A little background before I share my secret to my best lunch ever. Recently, while visiting Long Beach, CA, I had the honor of being part of a five-day transformational training program with Jack Canfield. Yeah – the Chicken Soup for the Soul Guy. About day four, following a guided group meditation, we were taking turns sharing our experiences and feelings from the meditation. Folks would stand up, declare their feelings and sit down. That seemed safe enough, so I stood and shared. When I finished, Jack asked me to stay standing. Mind you, there were one hundred of us in the room, each paying Jack $1,000.00 per day for this workshop. I did the math; when the world’s #1 success coach, and a talented psychotherapist in his own right, grossing $100,000 a day wants to give you a some personal attention and spend time with you, you figure he must know something you don’t. A little nervous, I did as I was told.

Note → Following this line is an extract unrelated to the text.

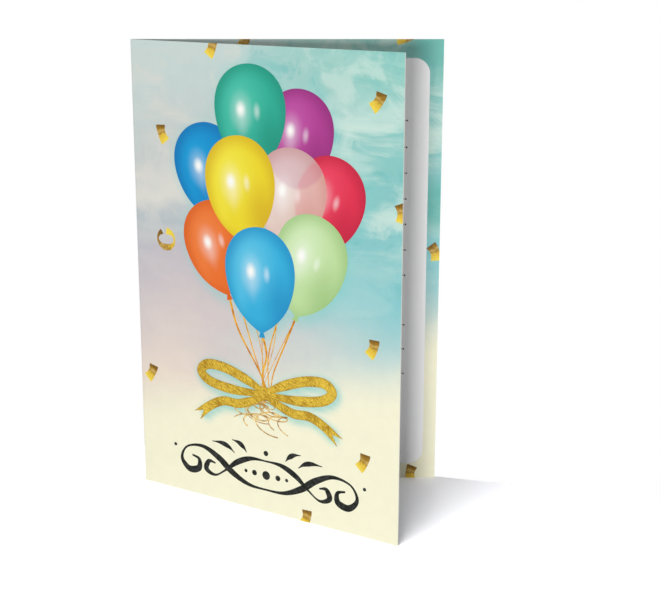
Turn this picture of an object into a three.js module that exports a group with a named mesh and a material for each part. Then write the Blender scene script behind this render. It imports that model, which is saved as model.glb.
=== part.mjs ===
// A folded invitation card. It is one sheet of coated board, creased across its middle,
// folded with the print outwards, and standing part open on its lower cut edge.
// Millimetres, +Z up. The fold is at -X, the mouth at +X, and the front cover faces -Y.
// The origin is on the table, under the middle of the card's footprint.

import * as THREE from "three";

// Driving dimensions
const PANEL_WIDTH = 100; // spine to free edge of the closed card
const PANEL_HEIGHT = 150; // length of the fold
const BOARD = 0.35; // thickness of 300 g/m2 coated board
const OPENING_DEGREES = 33; // angle between the two panels as the card stands

// The crease
const BEND_RADIUS = 0.3; // from the middle of the bend to the inner face of each panel
const BEAD_VALLEY = 0.1; // width of the valley on each side of the bead inside the fold
const CHANNEL_DEPTH = 0.04; // how far the creasing rule pressed the spine below the covers
const CHANNEL_SHOULDER = 0.3; // run over which each cover drops to the spine

const CURVE_SEGMENTS = 10; // straight pieces in a shoulder, and half of those in an arc

const BOARD_COLOUR = 0xbcd9d0; // mean colour of the printed sky
const BOARD_ROUGHNESS = 0.5; // satin coating

const halfOpening = THREE.MathUtils.degToRad(OPENING_DEGREES / 2);
const outerFace = BEND_RADIUS + BOARD; // from the middle of the bend to a cover's outer face
const spineRadius = outerFace - CHANNEL_DEPTH;
const beadRadius = BEND_RADIUS - BEAD_VALLEY;
const panelReach = PANEL_WIDTH - spineRadius; // from the middle of the bend to the free edge

const FRONT = -1; // the panel on the -Y side
const BACK = 1; // the panel on the +Y side

// A point of the section, from the middle of the bend: along the panel, then out from it
// square to its face.
function onPanel(panel, along, out) {
  return new THREE.Vector2(
    along * Math.cos(halfOpening) - out * Math.sin(halfOpening),
    panel * (along * Math.sin(halfOpening) + out * Math.cos(halfOpening)),
  );
}

// The direction that is square to a panel, as an angle in the section.
function squareTo(panel) {
  return panel * (Math.PI / 2 + halfOpening);
}

function lineTo(section, point) {
  section.lineTo(point.x, point.y);
}

// The half-round floor of the valley between a panel's inner face and the bead.
function addValley(section, panel) {
  const middle = onPanel(panel, 0, (BEND_RADIUS + beadRadius) / 2);
  const outwards = squareTo(panel);
  const inwards = outwards + Math.PI;
  const [start, end] = panel === FRONT ? [outwards, inwards] : [inwards, outwards];
  section.absarc(middle.x, middle.y, BEAD_VALLEY / 2, start, end, true);
}

// The smooth drop between a cover's outer face and the spine, at its end on the face or
// on the spine, whichever the outline reaches last.
function addShoulder(section, panel, ends) {
  const [from, to] = ends;
  const middle = CHANNEL_SHOULDER / 2;
  const leave = onPanel(panel, middle, from.out);
  const arrive = onPanel(panel, middle, to.out);
  const end = onPanel(panel, to.along, to.out);
  section.bezierCurveTo(leave.x, leave.y, arrive.x, arrive.y, end.x, end.y);
}

// The cut end of the folded sheet, as seen from above. Everything about the fold is an
// arc round the middle of the bend or tangent to one: the pressed spine outside, and
// inside it the bead of board that the crease has pushed up between the panels.
function foldedSection() {
  const faceEnd = { along: CHANNEL_SHOULDER, out: outerFace };
  const spineEnd = { along: 0, out: spineRadius };
  const section = new THREE.Shape();

  const start = onPanel(FRONT, panelReach, BEND_RADIUS);
  section.moveTo(start.x, start.y);
  lineTo(section, onPanel(FRONT, 0, BEND_RADIUS));
  addValley(section, FRONT);
  section.absarc(0, 0, beadRadius, squareTo(FRONT), squareTo(BACK), false);
  addValley(section, BACK);
  lineTo(section, onPanel(BACK, panelReach, BEND_RADIUS));

  lineTo(section, onPanel(BACK, panelReach, outerFace));
  lineTo(section, onPanel(BACK, faceEnd.along, faceEnd.out));
  addShoulder(section, BACK, [faceEnd, spineEnd]);
  section.absarc(0, 0, spineRadius, squareTo(BACK), 2 * Math.PI + squareTo(FRONT), false);
  addShoulder(section, FRONT, [spineEnd, faceEnd]);
  lineTo(section, onPanel(FRONT, panelReach, outerFace));
  section.closePath();
  return section;
}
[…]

Jack proceeded to ask me personal questions. Within a minute, he had me mentally standing in a house I hadn’t seen in 43 years, feeling exactly how I felt at the time. He walked me (and a hundred of my closest friends) through the process of undoing a memory, replacing the memory with a preferred experience, and solidifying the new experience at the cellular level in my body. Essentially, he used the RIM method (Regenerating Images in Memory) which is a modern and unprecedented scientific inner technology that reconstructs affirming images in cellular memory. This is all still a little Greek sounding to me, but it has something to do with neuroplasticity and creates subconscious changes for both emotional and physical wellbeing. Not the point of the story anyway, but you can visit www.riminstitute.com for information on this fascinating science. What does this have to do with lunch? I thought you would never ask.
The next day, I met a woman who, in total silence hugged me. Without a word spoken, we had what seemed like the longest hug. When we separated, we were both in tears and she never knew why. For me, she represented the missing image from my guided meditation. I felt I had come full circle; until lunch time the next day.
Enjoying a day off, we were walking the pier, enjoying a little California sunshine before heading back to New Hampshire. Early in the morning on this pier, most locals are older, homeless men, who sleep on the benches along the pier. They are very nice, will converse if you like, and ignore you otherwise. Then I met Robert. Robert looked up at me and asked if I would buy him lunch. He quickly went into his pitch that he didn’t want to scare us – I suspect many people respond with fear when the homeless speak to them. I have never done this, but something compelled me to sit by him and with my hand resting on his arm, I listened to his story. Then he changed the subject to tell me about what God tells us in Philippians I. Now, I am not a big Bible-quote person, perhaps because so many people use Bible quotes to judge and bash others with whom they disagree. However, I will admit the Bible is full of great wisdom and hope. Robert tells me that God promises to never leave us alone. I do not think he was saying God is like a pesky salesman - I’m sure it was meant in a good way – we never need to be afraid of being alone.
If the woman I met was the missing image from the guided meditation, Robert gave me the missing message I was guided to hear, and simply did not. Now, my week was complete. I am not sure I ever felt any more connected to another person as I did to Robert the homeless man on the pier who needed lunch. My cynical readers will say I was taken advantage of. I say I got a free life lesson, a new friend I will always remember and great content for another article. All this, for one crisp Jackson. (Note to self - carry smaller bills if you’re going to buy lunches for the homeless). To make sure I added value for Robert, to whom I owed so much, I asked him to buy lunch for a friend as a favor to me, then he would have the gift of giving – perhaps the only gift I was qualified to provide such a rich man.